- Surprise decision against lowering short-term interest rates
- BoJ seems determined to maintain its easing bias
- The BoJ can now buy – or not buy – JGBs as it sees fit
- A shock Fed rate hike tonight would send USDJPY soaring
- Fed's QE & ZIRP policies drive inequality (but they won't admit it)
The Federal Reserve. Author of its own misfortune. Photo: iStock
By John J Hardy
The Bank of Japan meeting brought very few surprises relative to quite divided market expectations for the immediate policy adjustments. The focus on the yield curve management out to ten years, with a desire to keep nominal yields near current levels around zero at 10 years, was no major surprise. It was a marginally “hawkish” surprise that the BoJ decided not to lower short-term interest rates further in its efforts to steepen the yield curve, though this will likely be forthcoming at future meetings. Meanwhile, the attempt at stronger forward guidance, with the new policy intention to take the CPI in excess of 2%, rather than merely to 2%, is an attempt at seeming more committed to keep the necessary easing in place and not moving in any way from an easing bias.
The most interesting takeaway is that the Bank of Japan has abandoned its set expansion of the monetary base under this new framework, which means that it can slow bond purchases if JGB yields are seen as already low enough, but it also means there is no limit to the amount the BoJ can expand purchases if it sees fit.
From here, the JPY could head somewhat stronger still if the Federal Open Market Committee tonight is dovish, while a shock Fed rate hike could send USDJPY soaring quickly on the theme of policy divergence, unless the Fed were to provide very dovish guidance despite the hike. But longer term, any JPY upside may be relatively constrained as this new BoJ policy framework allows for any level of bond purchases necessary to cover government fiscal expansion – which is on the way with unknown scale and timing, but certainly in 2017. In the grander scheme of things, this is about passing the policy baton on from the BoJ to the fiscal authority as monetary policy is unable to move the economic needle this far into a zero- and now negative interest rate and QE regime.
Chart: USDJPY – 15 minute
USDJPY chart in the immediate reaction to the BoJ meeting, with the initial reaction perhaps driven by the intent to up the forward guidance on the CPI to in excess of 2% and the lifting of any limit to BoJ purchases. Then the JPY was back stronger, perhaps as the market realises that for the BoJ to realise its targets, it will require action from the fiscal authority, with little conviction in the timing or the scale of new stimulus.
Now we’re on to the FOMC this evening, where the strong market consensus is that there will be no rate hike, but with sufficiently loud voices suggesting that we could see a surprise move because the Fed’s credibility has been backed into a corner – so we have a two-way reaction function.

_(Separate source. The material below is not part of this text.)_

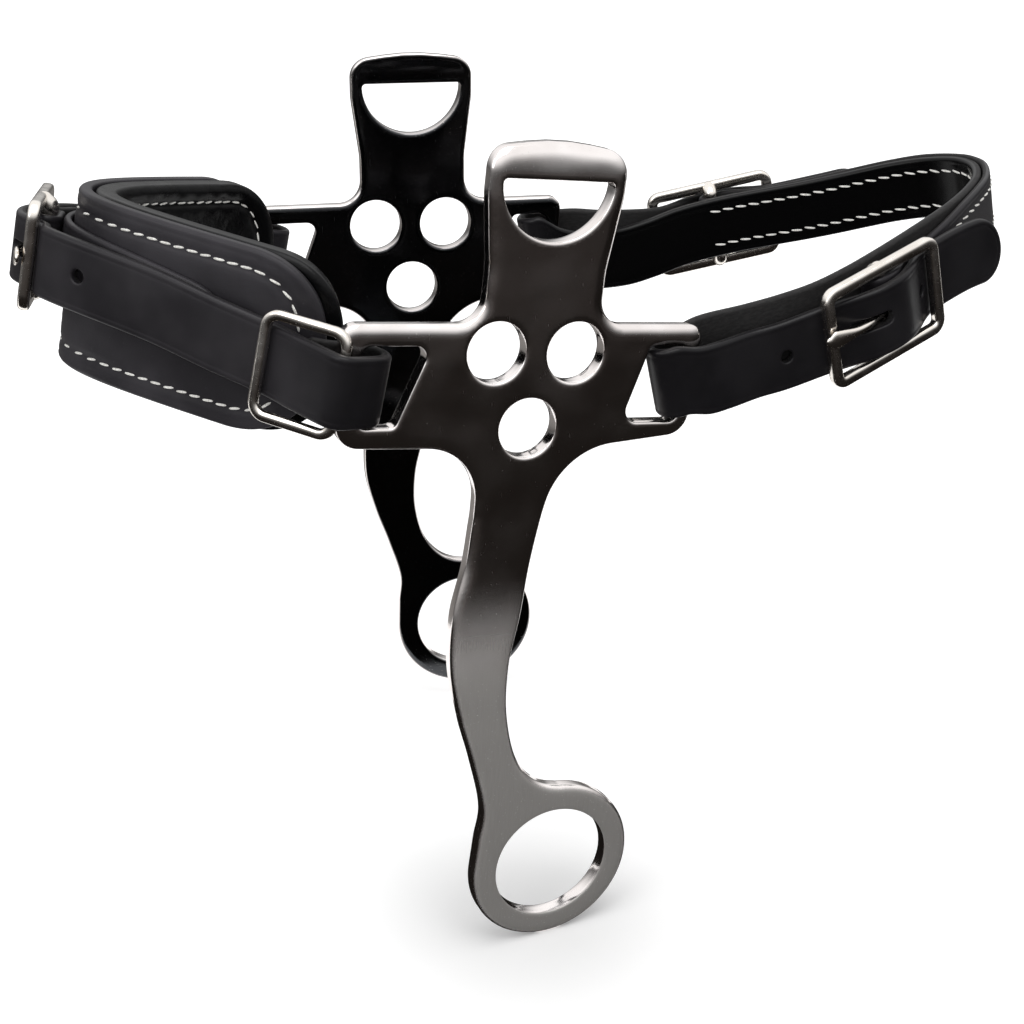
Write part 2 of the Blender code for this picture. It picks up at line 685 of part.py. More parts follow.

If there is no hike, expect a dissenting couple of voices and a vain attempt to pretend that every meeting is live. If the Fed does shock with a rate hike, expect it to be a relatively dovish hike – not necessarily for whether December remains in play, but watch for a severe downward Fed funds rate forecast in the dot plot. If no hike, we could see the risk/USD crosses moving the most, while a shock hike could set the USD higher across the board, one would think especially against the carry trade currencies (EM and commodity dollars) more than other G3 currencies, though EURUSD looks technical quite wobbly if we punch down through the 1.1125 area after the meeting today.
We would like for Fed chair Janet Yellen, supposedly a labour economist concerned with inequality, to admit today that the Fed has been the chief driver of inequality by pumping asset markets while the real economy languishes, and that the Fed needs to hike rates to counter the risks to financial stability, not because of anything to do with the real economy. ZIRP and QE are driving inequality and the very real possibility of a Donald Trump presidency. But don’t expect the academics at the Fed to admit that they get this just yet.